A new book claims that marriage should be viewed as an economic partnership which couples should expect to stop working when the emotional and economic benefits begin to wane. ‘Changing Relationships’ by Malcolm Brynin argues that people only stay together when it is to their individual advantage. It follows figures from the Office for National Statistics revealing that the number of marriages in the UK in 2007 fell 2.6% from the previous year, to 270,000. The 2007 data shows that the average length of marriages which ended in divorce was 11.5 years.
Brynin and other researchers in this area, including Michael Buchanan, the twice-divorced (!) author of a new book called ‘The Marriage Delusion’ argue that the natural duration of a marriage is around 11 years.
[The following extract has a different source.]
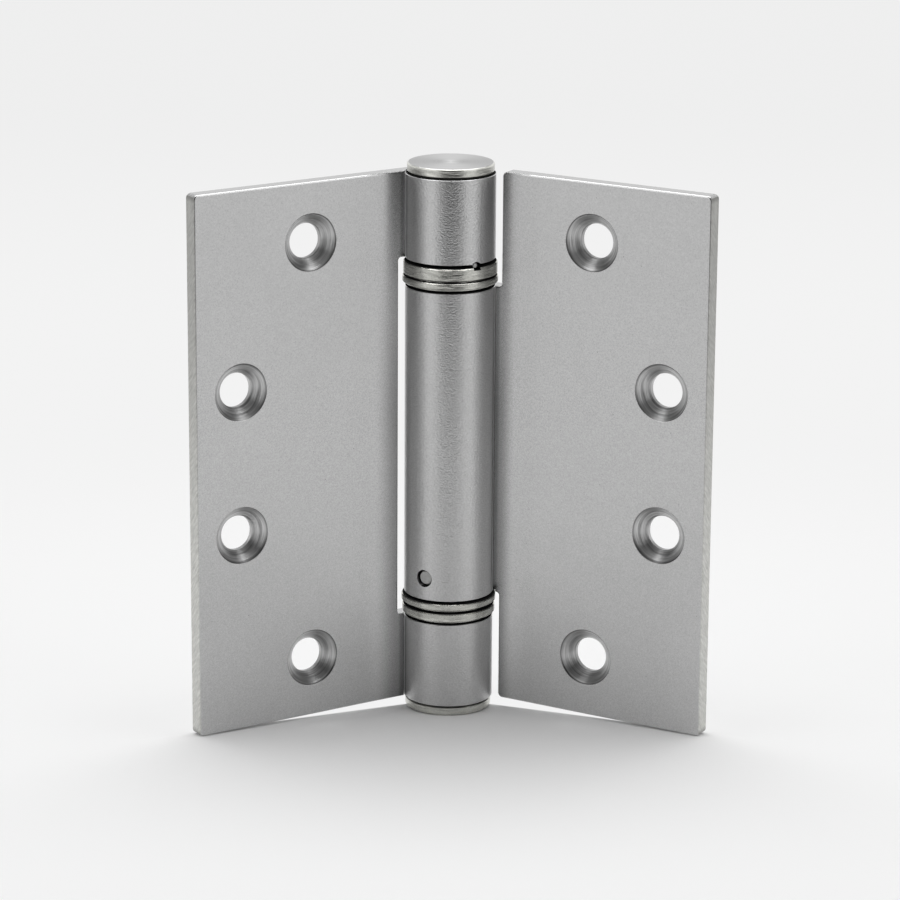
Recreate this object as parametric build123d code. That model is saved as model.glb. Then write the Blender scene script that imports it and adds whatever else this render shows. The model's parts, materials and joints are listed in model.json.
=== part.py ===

Isn’t this all a bit mercenary? What happened to promising to stick with each other ’till death do us part’?!
We are fast becoming a nation of singles. According to demographic studies, there will be 16 million singles in the UK by 2010, compared with 14 million in 2007. And we have a housing shortage in London now! Property is set to keep growing in value, despite the current economic meltdown, as the number of people living by themselves soars.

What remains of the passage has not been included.